Но забота о личном спасении была наиболее важным делом для несчастных жителей всех сословий. Частые известия о гибели целых семейств под развалинами домов и начинающийся голод привели их всех в движение. Так как после открытия сообщения с Новым городом местность эта была защищена от бомб, то все тамошние дома были наполнены людьми до самых крыш; но большая часть их все же покинула город. Большие дороги были покрыты бегущими. Старцы и матроны, слабые и немощные, плелись, опираясь на костыли или поддерживаемые сыновьями и дочерьми, несущими большие узлы, с которыми сами едва могли двигаться. Матери, привыкшие с детства ко всем удобствам жизни, шли теперь пешком, с младенцами на руках, вознося жалобные вопли к небу. Большие дети плакали, маленькие кричали. Многие из этих беглецов жарко молились для облегчения своих сердец в этом несчастии и утешали друг друга. Но вид пылающего города, докучливый голод и перспектива будущих бедствий делали тщетными все утешения. За неимением лошадей, многие лица, привыкшие к благосостоянию и роскоши, должны были на спине тащить свои уцелевшие пожитки. Благовоспитанные милые девушки, столь часто встречавшиеся в этой столице, изнеженные и слабые, нагружены были как вьючные животные. Больные и слабые женщины сидели в тележках, в которые впряглись мужчины. В эти минуты ужаса забыты были все понятия о светских приличиях, все маленькие предрассудки высших классов общества о чести и бесчестии, все правила учтивости исчезли; все отношения гражданской жизни потеряли свою силу или совсем перестали существовать.

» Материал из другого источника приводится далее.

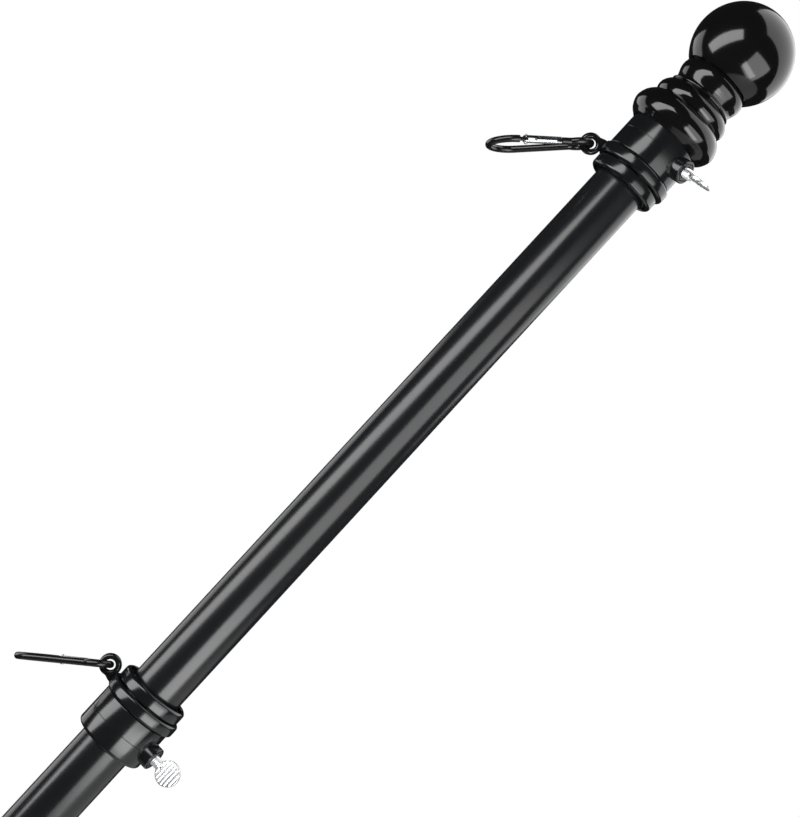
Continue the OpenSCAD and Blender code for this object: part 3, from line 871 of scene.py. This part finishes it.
def soft_box(name, begin, finish_at, width, glow):
    """A soft box along the line between two points beside the pole, facing the pole.

    The points are (along, above, in front), in mm; glow is its brightness per area.
    """
    ends = [beside_pole(*begin), beside_pole(*finish_at)]
    spot = (ends[0] + ends[1]) / 2
    side = (ends[1] - ends[0]).normalized()
    reach = spot - beside_pole((begin[0] + finish_at[0]) / 2)
    face = (reach - reach.dot(side) * side).normalized()
    other = face.cross(side)
    lamp = bpy.data.lights.new(name, "AREA")
    lamp.shape = "RECTANGLE"
    lamp.size = (ends[1] - ends[0]).length
    lamp.size_y = width * 0.001
    lamp.energy = glow * math.pi * lamp.size * lamp.size_y
    made = bpy.data.objects.new(name, lamp)
    made.matrix_world = Matrix((
        (side.x, other.x, face.x, spot.x), (side.y, other.y, face.y, spot.y),
        (side.z, other.z, face.z, spot.z), (0, 0, 0, 1),
    ))
    made.visible_camera = False
    bpy.context.scene.collection.objects.link(made)


# in front and below, for the broad band along the pole, and a brighter one by the lower ring
soft_box("key_box", (480, -900, 900), (1710, -900, 900), 1200, 3.3)
soft_box("low_key_box", (650, -800, 950), (980, -800, 950), 1000, 4.2)
# above, leaning forward, for the narrow band and the finial
soft_box("top_box", (600, 1300, 200), (1900, 600, 1200), 540, 6.2)
# beyond the finial, and above and behind the pole, for the edges
soft_box("side_box", (1560, -1065, -1050), (2940, 195, 375), 1500, 1.8)
soft_box("left_box", (300, 1200, -900), (1500, 1200, -900), 900, 1.6)

ROOM = "#222223"
BACKDROP = "#ffffff"

world = bpy.data.worlds.new("studio")
bpy.context.scene.world = world
world.use_nodes = True
sky = world.node_tree
sky.nodes.clear()
ray = add(sky, "ShaderNodeLightPath")
# a dark room in the reflections, and white where the camera looks past the part
seen = add(sky, "ShaderNodeMix", {
    0: ray.outputs["Is Camera Ray"], 6: linear(ROOM), 7: linear(BACKDROP),
}, data_type="RGBA")
ground = add(sky, "ShaderNodeBackground", {"Color": seen.outputs[2], "Strength": 1.0})
add(sky, "ShaderNodeOutputWorld", {"Surface": ground.outputs[0]})
bpy.context.scene.view_settings.view_transform = "Standard"

# metres
FLOOR_RADIUS = 1.1
FLOOR_CENTRE = (0.55, 0.3, -0.25)

floor_mesh = bmesh.new()
bmesh.ops.create_circle(floor_mesh, cap_ends=True, segments=96, radius=FLOOR_RADIUS)
floor_mesh.transform(shift(*FLOOR_CENTRE))
floor = stand_in("studio_floor", floor_mesh)
floor.data.materials.append(finish("pale_studio_floor", ("#e4e4e3", "#ececeb"), (0.6, 0.7), 300, 40, 0.05))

Осажденные были снабжены в избытке артиллерией, которой весьма удачно пользовались; но они не могли заставить молчать прусские батареи, так как те были возведены за развалинами сгоревших домов. В один день, 19 июля, было брошено в город свыше 1400 бомб и ядер; пылало во всех углах. О тушении уже и не думали; да оно было невозможно, так как осаждающие отрезали все каналы от города. Вылазки следовали одна за другой; многие из них удались осажденным, которые были постоянно подкрепляемы свежими войсками и могли производить сильные атаки. Они иногда выгоняли пруссаков из траншей, заклепывали орудия и приводили в Дрезден пленных. Фридрих, раздраженный всеми этими неудачами, выместил их на Бернбургском полку, который недостаточно упорно защищался в траншеях во время одной из вылазок осажденных и уступил перед многочисленностью последних. Его постигло наказание, беспримерное в военных летописях Пруссии: у рядовых отняли тесаки, унтеры и офицеры должны были снять позументы с фуражек. И то и другое было совершенно лишнее; солдату еще легче стало ходить без тесака, а форменное платье офицера нисколько не теряло от отсутствия какого-то украшения. Но это различие от остальных полков произвело величайшее впечатление на честолюбивых воинов. Полк, учрежденный знаменитым князем Леопольдом Дессауским, многократно проявивший свою храбрость и военную дисциплину, был чрезвычайно удручен. Почти все его офицеры, богатые и бедные, убежденные в том, что по мере возможности исполнили свой долг, подали в отставку, в чем им, однако, было отказано. Во Франции и других странах офицер оставляет службу, когда захочет, но в прусской армии, где высшие и низшие служащие не уступят никакому воину в честолюбии и где все, принадлежащее к военной организации, вращается вокруг нее, принуждение было обычным делом в правление Фридриха Великого. Такое насилие весьма мало согласуется с понятием о чести; это призрак, который, однако, в нашей высшей культуре имеет больше значения, чем сущность ее. Хотя всякий поступок великого человека принято считать результатом его глубоко продуманных государственных принципов, но эту систему приневоливания, противную рассудку и опыту, да позволено будет отнести к тем причудам Фридриха, которые произошли случайно, а затем сделались его правилами. История этого монарха полна таких примеров; поклонники его умалчивают о них, философ неохотно собирает, а сонм историков не умеет ими пользоваться.